The losses at FTX were not a result of Bankman-Fried's scheming, he argued, but of an inexperienced team that was “building the plane while flying it,” and just happened to chart a course through the perfect storm.
“Sam acted in good faith and took reasonable business measures,” Cohen said, adding later: “It is not a crime to be the CEO of a company that winds up filing for bankruptcy.”
At the heart of the case is approximately $8 billion dollars in FTX customer funds that disappeared when the crypto market crashed in late 2022. According to the government, Bankman-Fried stole these funds and diverted them to hedge fund Alameda Research for his own benefit. Rehn laid out the various purchases Bankman-Fried allegedly made, including beachfront Bahamas properties, political donations, and contributions to his brother’s charities.
The defense describes these transfers as loans and claims Bankman-Fried fully intended to make his customers’ whole. The fact that this didn’t happen was a result of poor business decisions, such as the failure to build out a full risk management team—a decision he said, in a slight understatement, “became an issue” later on.
Whether the jury believes that framing may rest on the testimony of three star witnesses: Caroline Ellison, the head of Alameda Research and Bankman-Fried’s on-and-off girlfriend; Gary Wang, the FTX co-founder and Bankman-Fried’s former MIT roommate; and Nishad Singh, the company’s former engineering director who is said to have taken tens of millions in personal “loans” from FTX for his own use.
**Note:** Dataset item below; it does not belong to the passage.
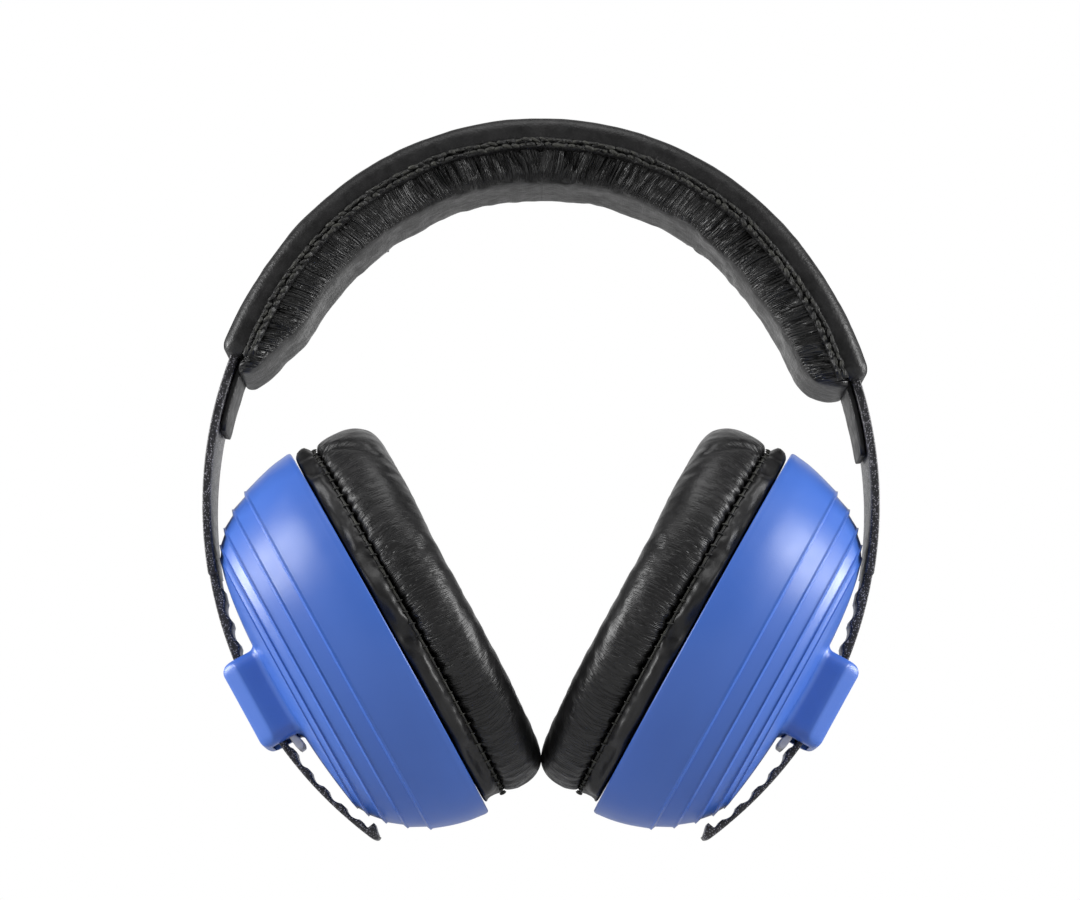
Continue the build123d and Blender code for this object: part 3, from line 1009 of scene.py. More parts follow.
def padStart():
    # a rounded rectangle carried along the sleeve, its underside tapered towards each end and
    # every end closed by a quarter circle
    size = padSize
    low, high = leftRun - size["leftReach"], rightRun + size["rightReach"]
    endRun, quarter = size["endRun"], np.linspace(0, math.pi / 2, size["endSteps"])
    run = [low + endRun * (1 - np.cos(quarter)), np.linspace(low + 5.5, high - 5.5, size["runSteps"])]
    run = np.concatenate(run + [high - endRun * (1 - np.cos(quarter[::-1]))])
    bottom, halfWidth = np.full(run.shape, size["bottom"]), np.full(run.shape, size["width"] / 2)
    for side, toEnd in (("left", run - low), ("right", high - run)):
        taperRun, taperDepth, roundRun = size["ends"][side]
        bottom = bottom - taperDepth * np.clip(1 - toEnd / taperRun, 0, 1) ** 1.15
        shrink = 1 - np.sqrt(np.clip(1 - (1 - np.clip(toEnd / roundRun, 0, 1)) ** 2, 0, 1))
        bottom = bottom + (size["thinEnd"] - bottom) * shrink
        halfWidth = halfWidth - size["endNarrow"] * shrink
    top = size["top"] - size["topRise"] * easeStep(-np.minimum(run - low, high - run), -6.0, -1.0)
    radius = np.minimum(size["round"], (bottom - top) / 2 * 0.98)
    across, depth = roundedLoop(halfWidth, top, bottom, radius, 5)
    return sweptMesh("headband_pad", turnAt(run * mm), across, depth)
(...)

Rehn focused on Ellison in particular, whom he promised would testify to how she and Bankman-Fried took FTX customers’ money “again and again” to spend and invest through Alameda.
Two witnesses testified Wednesday: a former FTX customer who said he lost about $100,000 when the exchange crashed, and Adam Yedidia, a college friend of Bankman-Fried’s who worked as a software developer at FTX. Yedidia testified that he resigned shortly before FTX filed for bankruptcy, after another employee told him that Alameda had used FTX customer funds to pay back loans to creditors. Court adjourned before the defense could cross-examine Yedidia.
During its questioning, the government played clips of two advertisements FTX produced starring NFL star Tom Brady and comedian Larry David, emphasizing the lengths the company went to to portray itself as a safe, legitimate investment option. Both David and Brady are named in a class-action lawsuit from former FTX customers accusing them of improperly promoting unlicensed securities.
Despite the case’s high profile, several of the jurors seemed unexcited to participate. One juror asked when court would adjourn on Friday, saying he would have to rebook a plane ticket which was “now going to cost an extra $1,000.” Another said he worked night shifts, which could lead to a loss of focus during the daytime trial. Judge Lewis Kaplan seemed frustrated, but ordered the juror to stay. “That would have been nice to know,” he groused.